- _Set exercise_
Repeat the lines below exactly as written, please, from the line with "box = Compound(children=[Part(piece.wrapped)" to the line with "from mathutils import Matrix, Vector", both lines included, and no others.

- _Dataset content_
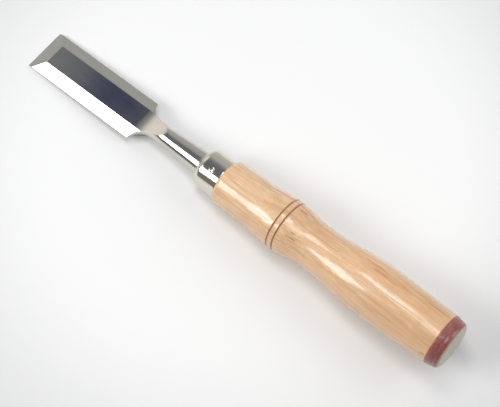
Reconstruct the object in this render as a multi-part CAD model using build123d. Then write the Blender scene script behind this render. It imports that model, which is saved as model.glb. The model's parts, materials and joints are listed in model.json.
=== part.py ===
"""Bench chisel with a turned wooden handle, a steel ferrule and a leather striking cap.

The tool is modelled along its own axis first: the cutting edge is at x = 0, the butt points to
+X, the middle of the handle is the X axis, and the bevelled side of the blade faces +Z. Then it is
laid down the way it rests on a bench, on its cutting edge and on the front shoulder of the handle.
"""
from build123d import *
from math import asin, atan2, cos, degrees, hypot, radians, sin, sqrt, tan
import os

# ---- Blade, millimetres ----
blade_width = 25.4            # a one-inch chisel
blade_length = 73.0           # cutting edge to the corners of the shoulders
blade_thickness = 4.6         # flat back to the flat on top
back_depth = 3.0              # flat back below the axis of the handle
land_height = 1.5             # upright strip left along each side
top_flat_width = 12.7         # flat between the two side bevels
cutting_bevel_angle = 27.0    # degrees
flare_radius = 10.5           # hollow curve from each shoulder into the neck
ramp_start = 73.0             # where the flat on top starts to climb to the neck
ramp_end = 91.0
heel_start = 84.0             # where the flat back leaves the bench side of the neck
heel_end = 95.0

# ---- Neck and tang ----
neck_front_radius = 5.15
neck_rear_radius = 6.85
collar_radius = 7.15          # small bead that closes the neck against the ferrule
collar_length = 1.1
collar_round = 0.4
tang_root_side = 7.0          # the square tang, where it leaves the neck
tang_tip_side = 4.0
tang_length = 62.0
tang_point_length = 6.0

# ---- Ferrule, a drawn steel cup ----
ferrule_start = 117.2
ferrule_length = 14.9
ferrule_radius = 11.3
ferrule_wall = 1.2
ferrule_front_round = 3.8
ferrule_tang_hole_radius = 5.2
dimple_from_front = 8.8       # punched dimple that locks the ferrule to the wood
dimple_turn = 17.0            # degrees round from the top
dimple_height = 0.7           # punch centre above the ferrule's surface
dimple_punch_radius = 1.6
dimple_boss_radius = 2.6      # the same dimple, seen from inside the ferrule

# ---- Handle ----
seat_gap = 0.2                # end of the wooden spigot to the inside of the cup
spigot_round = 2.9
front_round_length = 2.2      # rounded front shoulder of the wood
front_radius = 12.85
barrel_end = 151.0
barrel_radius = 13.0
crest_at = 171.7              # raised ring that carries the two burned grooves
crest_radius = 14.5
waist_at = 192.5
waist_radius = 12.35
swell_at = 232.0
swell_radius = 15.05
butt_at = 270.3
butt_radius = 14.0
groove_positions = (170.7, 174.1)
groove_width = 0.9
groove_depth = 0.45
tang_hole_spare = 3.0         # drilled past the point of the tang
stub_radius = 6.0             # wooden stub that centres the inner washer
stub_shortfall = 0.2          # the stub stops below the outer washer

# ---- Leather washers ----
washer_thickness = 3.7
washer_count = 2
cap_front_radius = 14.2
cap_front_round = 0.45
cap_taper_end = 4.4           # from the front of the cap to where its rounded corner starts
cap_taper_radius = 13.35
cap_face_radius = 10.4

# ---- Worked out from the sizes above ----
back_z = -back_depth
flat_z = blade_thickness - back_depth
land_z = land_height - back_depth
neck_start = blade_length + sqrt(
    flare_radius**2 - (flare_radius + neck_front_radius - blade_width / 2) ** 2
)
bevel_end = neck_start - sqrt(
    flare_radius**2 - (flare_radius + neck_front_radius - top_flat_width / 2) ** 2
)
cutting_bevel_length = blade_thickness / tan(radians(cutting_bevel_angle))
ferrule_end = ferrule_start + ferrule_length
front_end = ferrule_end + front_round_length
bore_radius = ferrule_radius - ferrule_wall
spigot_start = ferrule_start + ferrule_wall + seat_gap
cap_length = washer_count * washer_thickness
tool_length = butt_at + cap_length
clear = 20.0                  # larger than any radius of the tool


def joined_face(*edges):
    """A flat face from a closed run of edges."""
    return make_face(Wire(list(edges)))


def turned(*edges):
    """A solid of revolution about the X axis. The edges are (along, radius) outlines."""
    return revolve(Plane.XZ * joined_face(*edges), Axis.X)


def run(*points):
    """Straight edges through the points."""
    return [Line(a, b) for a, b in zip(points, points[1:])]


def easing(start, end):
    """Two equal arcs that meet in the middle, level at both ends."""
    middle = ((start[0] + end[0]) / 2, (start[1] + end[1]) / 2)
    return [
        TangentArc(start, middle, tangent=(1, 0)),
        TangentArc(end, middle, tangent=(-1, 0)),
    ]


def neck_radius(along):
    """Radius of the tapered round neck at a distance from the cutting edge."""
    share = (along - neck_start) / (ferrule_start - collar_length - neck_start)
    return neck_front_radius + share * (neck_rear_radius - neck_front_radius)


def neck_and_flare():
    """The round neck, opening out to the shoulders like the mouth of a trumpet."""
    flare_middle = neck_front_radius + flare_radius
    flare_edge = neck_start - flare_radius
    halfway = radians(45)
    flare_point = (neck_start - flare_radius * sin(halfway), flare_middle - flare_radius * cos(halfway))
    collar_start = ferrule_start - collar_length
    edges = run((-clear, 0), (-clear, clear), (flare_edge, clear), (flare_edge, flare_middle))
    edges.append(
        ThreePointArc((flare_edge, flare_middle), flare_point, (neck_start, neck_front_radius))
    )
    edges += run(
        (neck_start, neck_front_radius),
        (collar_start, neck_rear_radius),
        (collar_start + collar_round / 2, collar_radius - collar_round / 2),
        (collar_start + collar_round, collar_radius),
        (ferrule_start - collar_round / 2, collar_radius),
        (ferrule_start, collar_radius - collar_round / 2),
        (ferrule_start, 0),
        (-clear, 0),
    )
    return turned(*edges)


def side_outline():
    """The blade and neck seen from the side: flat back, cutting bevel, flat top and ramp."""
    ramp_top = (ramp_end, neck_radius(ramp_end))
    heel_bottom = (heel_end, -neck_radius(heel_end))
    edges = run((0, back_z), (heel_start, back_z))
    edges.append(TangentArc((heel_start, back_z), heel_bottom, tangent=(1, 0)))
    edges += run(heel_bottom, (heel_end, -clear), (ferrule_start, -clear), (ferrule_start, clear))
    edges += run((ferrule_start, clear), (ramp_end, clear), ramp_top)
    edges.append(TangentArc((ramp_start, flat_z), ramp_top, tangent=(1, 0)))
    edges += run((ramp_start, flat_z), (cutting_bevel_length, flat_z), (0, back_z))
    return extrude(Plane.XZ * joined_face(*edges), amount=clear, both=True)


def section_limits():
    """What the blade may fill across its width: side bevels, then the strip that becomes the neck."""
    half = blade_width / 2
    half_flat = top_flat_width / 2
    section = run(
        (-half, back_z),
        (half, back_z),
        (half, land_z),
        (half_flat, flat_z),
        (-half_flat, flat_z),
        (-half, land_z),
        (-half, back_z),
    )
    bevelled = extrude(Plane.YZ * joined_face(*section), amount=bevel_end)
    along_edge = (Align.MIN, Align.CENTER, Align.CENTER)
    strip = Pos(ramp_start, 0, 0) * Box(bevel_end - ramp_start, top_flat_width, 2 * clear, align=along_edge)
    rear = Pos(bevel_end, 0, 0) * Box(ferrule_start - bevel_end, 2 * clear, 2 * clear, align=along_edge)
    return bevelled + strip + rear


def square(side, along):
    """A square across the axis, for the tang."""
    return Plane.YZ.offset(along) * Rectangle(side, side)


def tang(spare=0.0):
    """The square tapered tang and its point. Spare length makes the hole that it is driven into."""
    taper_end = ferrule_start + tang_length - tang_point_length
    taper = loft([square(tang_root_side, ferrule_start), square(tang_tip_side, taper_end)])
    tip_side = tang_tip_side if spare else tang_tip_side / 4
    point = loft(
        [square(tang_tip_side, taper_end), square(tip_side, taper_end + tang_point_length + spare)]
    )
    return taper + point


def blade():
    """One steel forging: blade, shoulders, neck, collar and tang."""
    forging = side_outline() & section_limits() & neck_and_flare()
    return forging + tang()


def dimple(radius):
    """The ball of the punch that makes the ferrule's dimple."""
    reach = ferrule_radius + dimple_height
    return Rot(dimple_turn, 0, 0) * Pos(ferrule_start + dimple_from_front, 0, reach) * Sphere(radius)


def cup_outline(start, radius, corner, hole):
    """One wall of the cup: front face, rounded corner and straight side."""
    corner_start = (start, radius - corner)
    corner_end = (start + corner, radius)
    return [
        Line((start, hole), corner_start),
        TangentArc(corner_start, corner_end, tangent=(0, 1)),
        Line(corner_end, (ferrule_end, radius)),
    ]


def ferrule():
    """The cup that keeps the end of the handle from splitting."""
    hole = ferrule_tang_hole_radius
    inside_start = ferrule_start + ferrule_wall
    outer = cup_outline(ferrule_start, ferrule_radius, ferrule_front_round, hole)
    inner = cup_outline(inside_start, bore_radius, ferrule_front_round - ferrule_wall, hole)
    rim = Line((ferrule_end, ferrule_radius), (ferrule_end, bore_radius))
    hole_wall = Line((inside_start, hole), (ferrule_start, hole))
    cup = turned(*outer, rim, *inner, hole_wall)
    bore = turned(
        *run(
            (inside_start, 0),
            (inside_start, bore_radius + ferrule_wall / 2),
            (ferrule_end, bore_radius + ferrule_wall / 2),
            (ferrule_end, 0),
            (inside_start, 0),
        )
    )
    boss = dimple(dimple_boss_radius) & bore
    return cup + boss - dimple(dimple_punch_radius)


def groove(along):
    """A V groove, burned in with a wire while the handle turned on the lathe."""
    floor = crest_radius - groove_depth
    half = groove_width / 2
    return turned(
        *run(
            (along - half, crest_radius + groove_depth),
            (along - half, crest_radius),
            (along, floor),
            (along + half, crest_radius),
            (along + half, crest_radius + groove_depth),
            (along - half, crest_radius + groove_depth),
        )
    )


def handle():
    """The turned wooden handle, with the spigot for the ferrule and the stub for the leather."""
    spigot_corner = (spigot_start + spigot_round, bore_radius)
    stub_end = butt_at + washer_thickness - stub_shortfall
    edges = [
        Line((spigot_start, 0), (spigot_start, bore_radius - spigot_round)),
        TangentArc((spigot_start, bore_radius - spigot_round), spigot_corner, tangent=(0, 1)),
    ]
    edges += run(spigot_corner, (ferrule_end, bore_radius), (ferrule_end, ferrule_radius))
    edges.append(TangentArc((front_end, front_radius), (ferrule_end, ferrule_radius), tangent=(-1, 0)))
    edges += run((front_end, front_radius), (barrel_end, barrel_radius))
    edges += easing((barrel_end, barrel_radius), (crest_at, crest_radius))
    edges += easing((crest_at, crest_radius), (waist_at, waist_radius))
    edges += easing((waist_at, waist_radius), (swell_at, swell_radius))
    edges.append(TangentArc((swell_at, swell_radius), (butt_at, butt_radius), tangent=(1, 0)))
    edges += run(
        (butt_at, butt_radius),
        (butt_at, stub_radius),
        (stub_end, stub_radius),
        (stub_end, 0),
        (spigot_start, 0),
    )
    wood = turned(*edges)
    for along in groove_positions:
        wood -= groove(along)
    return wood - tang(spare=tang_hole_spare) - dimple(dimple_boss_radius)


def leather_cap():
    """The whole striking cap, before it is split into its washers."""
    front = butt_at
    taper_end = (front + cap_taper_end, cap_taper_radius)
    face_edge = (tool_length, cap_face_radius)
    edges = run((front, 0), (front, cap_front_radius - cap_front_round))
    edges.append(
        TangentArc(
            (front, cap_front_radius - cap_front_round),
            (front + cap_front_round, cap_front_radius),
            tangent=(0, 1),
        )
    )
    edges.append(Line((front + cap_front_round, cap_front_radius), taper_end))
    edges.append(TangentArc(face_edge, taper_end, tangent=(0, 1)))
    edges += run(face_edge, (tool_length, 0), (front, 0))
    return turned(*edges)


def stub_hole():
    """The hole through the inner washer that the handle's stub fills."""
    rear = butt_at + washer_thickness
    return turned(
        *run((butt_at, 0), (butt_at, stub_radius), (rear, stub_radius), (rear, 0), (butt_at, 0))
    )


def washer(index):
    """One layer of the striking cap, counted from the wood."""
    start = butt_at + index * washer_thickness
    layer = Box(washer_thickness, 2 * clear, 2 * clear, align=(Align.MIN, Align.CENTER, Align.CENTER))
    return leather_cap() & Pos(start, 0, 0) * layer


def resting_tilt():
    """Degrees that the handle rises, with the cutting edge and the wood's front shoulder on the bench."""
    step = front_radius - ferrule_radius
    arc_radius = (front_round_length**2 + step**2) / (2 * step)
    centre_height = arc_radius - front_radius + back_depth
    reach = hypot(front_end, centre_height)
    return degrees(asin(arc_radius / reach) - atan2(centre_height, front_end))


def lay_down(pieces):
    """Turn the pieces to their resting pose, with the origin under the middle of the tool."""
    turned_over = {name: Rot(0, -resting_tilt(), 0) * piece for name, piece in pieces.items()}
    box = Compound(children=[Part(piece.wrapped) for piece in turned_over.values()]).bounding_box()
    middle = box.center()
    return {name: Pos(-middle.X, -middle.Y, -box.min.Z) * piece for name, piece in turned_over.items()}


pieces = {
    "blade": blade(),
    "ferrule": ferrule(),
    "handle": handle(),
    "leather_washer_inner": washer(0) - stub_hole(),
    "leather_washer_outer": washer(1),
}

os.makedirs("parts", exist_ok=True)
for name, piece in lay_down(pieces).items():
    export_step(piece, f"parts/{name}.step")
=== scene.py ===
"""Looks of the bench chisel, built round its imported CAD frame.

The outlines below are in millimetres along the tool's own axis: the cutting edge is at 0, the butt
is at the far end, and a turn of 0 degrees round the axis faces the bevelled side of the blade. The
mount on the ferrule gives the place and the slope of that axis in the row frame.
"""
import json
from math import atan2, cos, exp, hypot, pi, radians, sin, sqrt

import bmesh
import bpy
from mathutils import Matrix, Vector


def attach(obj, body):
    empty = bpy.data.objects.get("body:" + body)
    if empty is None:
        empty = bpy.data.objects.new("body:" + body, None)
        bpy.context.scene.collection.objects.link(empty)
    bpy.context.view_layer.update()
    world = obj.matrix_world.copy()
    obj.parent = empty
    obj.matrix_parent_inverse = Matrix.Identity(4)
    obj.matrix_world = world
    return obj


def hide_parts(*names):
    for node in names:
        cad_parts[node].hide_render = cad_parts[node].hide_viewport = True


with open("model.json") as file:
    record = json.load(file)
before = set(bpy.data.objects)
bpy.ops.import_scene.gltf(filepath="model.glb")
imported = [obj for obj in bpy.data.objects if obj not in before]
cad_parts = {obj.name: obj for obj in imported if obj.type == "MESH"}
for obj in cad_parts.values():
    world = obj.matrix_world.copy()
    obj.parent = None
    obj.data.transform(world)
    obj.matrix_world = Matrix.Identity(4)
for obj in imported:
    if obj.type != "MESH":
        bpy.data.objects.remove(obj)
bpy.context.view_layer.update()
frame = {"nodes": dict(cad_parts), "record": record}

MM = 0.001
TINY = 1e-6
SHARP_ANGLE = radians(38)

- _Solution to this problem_
    box = Compound(children=[Part(piece.wrapped) for piece in turned_over.values()]).bounding_box()
    middle = box.center()
    return {name: Pos(-middle.X, -middle.Y, -box.min.Z) * piece for name, piece in turned_over.items()}


pieces = {
    "blade": blade(),
    "ferrule": ferrule(),
    "handle": handle(),
    "leather_washer_inner": washer(0) - stub_hole(),
    "leather_washer_outer": washer(1),
}

os.makedirs("parts", exist_ok=True)
for name, piece in lay_down(pieces).items():
    export_step(piece, f"parts/{name}.step")
=== scene.py ===
"""Looks of the bench chisel, built round its imported CAD frame.

The outlines below are in millimetres along the tool's own axis: the cutting edge is at 0, the butt
is at the far end, and a turn of 0 degrees round the axis faces the bevelled side of the blade. The
mount on the ferrule gives the place and the slope of that axis in the row frame.
"""
import json
from math import atan2, cos, exp, hypot, pi, radians, sin, sqrt

import bmesh
import bpy
from mathutils import Matrix, Vector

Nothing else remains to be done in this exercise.